For every application / appeal where no claim for compensation is involved, a fee of Rs. 1000/- is to be paid. In case where compensation is being claimed, the fee will be one percent of the amount of compensation subject to a minimum of Rs. 1000/-.
A claim for Compensation can be made for:
- Relief/compensation to the victims of pollution and other environmental damage including accidents involving hazardous substances;
- Restitution of property damaged;
- Restitution of the environment for such areas as determined by the NGT.
No application for grant of any compensation or relief or restitution of property or environment shall be entertained unless it is made within a period of five years from the date on which the cause for such compensation or relief first arose.
Principles of Justice adopted by NGT
The NGT is not bound by the procedure laid down under the Code of Civil Procedure, 1908, but shall be guided by principles of natural justice. Further, NGT is also not bound by the rules of evidence as enshrined in the Indian Evidence Act, 1872. Thus, it will be relatively easier (as opposed to approaching a court) for conservation groups to present facts and issues before the NGT, including pointing out technical flaws in a project, or proposing alternatives that could minimize environmental damage but which have not been considered.

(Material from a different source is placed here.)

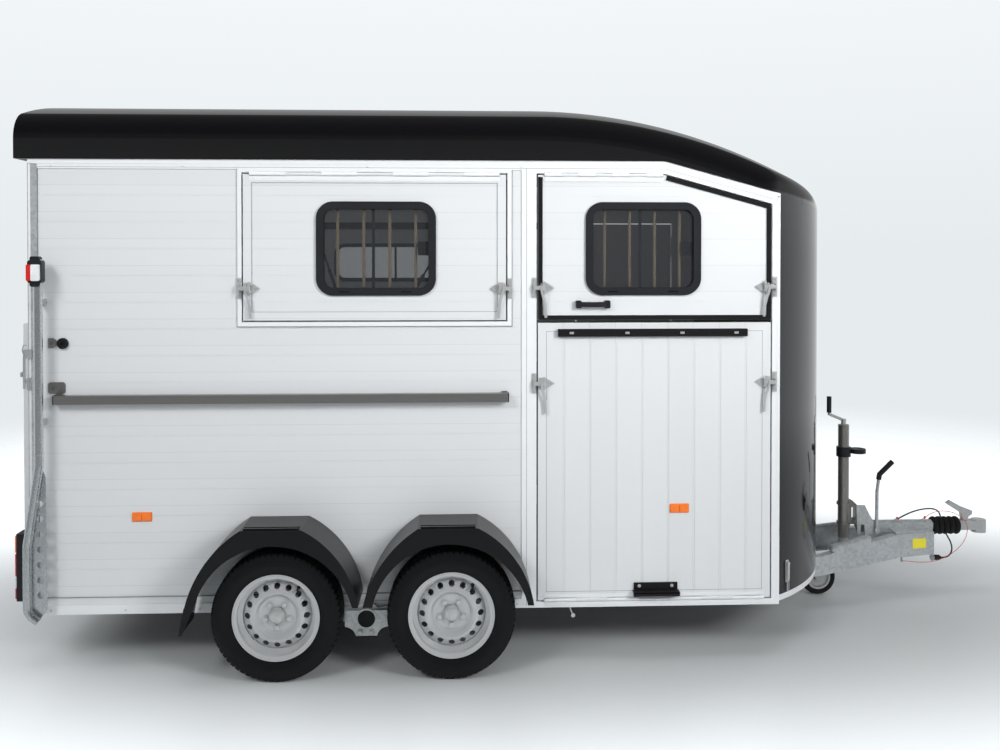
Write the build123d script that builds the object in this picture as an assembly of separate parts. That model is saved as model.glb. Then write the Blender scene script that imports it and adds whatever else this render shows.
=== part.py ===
from build123d import *
import math
import os

# Two-horse trailer on a tandem axle, in millimetres, +Z up, +X towards the coupling, -Y its right side.
# It is drawn from the ground point midway between the axles, and moved by ORIGIN_X when written.

# Running clearance of seats, and gap round moving panels
SEAT = 0.3
PANEL_GAP = 7

# Wheels and axles
AXLE_SPACING = 785
TYRE_RADIUS = 292
TYRE_WIDTH = 182
TYRE_FACE_Y = 1100
BEAD_RADIUS = 180
RIM_FLANGE_RADIUS = 195
RIM_WALL = 4
RIM_WELL_RADIUS = 160
BOLT_CIRCLE = 112
BOLT_COUNT = 5
VENT_COUNT = 16
VENT_RADIUS = 13.5
VENT_CIRCLE_RADIUS = 133
DISC_SEAT = 61
HUB_CAP_RADIUS = 34
DRUM_RADIUS = 118

# Body shell
BODY_REAR_X = -1556
BODY_FRONT_X = 1954
WALL_Y = 875
WALL_THICKNESS = 30
FRAME_PROUD = 5
WALL_BOTTOM_Z = 250
WALL_TOP_Z = 2359
SLOPE_START_X = 1401
SLOPE_DEGREES = 15.2
RAIL_WIDTH = 44
POST_WIDTH = 46
CENTRE_POST_X = 745
PLANK_PITCH = 124
PLANK_GROOVE = 3
PLANK_GROOVE_DEPTH = 1.5
FLOOR_TOP_Z = 312
FLOOR_THICKNESS = 30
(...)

While passing Orders/decisions/awards, the NGT will apply the principles of sustainable development, the precautionary principle and the polluter pays principles.
However, it must be noted that if the NGT holds that a claim is false, it can impose costs including lost benefits due to any interim injunction.
Review and Appeal
Under Rule 22 of the NGT Rules, there is a provision for seeking a Review of a decision or Order of the NGT. If this fails, an NGT Order can be challenged before the Supreme Court within ninety days.
Frequently Asked Questions (FAQs)
1. What is the difference between a Court and a Tribunal?
The Supreme Court has answered this question by holding that “Every Court may be a tribunal but every tribunal necessarily may not be a court”. A High court for instance, where a PIL would be filed, may have wide ranging powers covering all enacted laws (including the power of contempt) but the NGT has only been vested with powers under the seven laws related to the Environment.
2. We are trying to protect a National Park/Sanctuary from various pressures including a dam proposal and widening of a highway. Should we approach the NGT?
No. As explained above, the NGT is not empowered to hear matters pertaining to issues coming under the ambit of the Wildlife (Protection) Act, 1972, which is applicable in case of National Parks, Sanctuaries and Tiger Reserves. It would be appropriate to approach either the High Court in your State or the Supreme Court. Please consult a competent lawyer for advice.
3. Can I personally argue a matter before the NGT or do I need a lawyer?
Yes. You can argue the matter yourself provided you are well acquainted with the facts and are reasonably knowledgeable about the law and procedures. The language of the NGT is English, and some guidelines related to dress apply. However, it would be best if a lawyer represents you since (s)he will be better equipped to argue and handle all procedural aspects.
4. What is the penalty for non-compliance of an NGT Order?
If a project proponent or any authority does not comply with the directions contained in an NGT order, the penalty can be imprisonment for three years or fine extending to 10 crores or both. Continued failure will attract a fine of twenty five thousand rupees per day.
5. Is there a bar on civil courts to hear /take up cases under the seven specified laws in Schedule I of the NGT Act?
Yes. With the enactment of the NGT Act, Civil courts cannot hear matters related to Environmental issues under the seven laws which the NGT is empowered to deal with.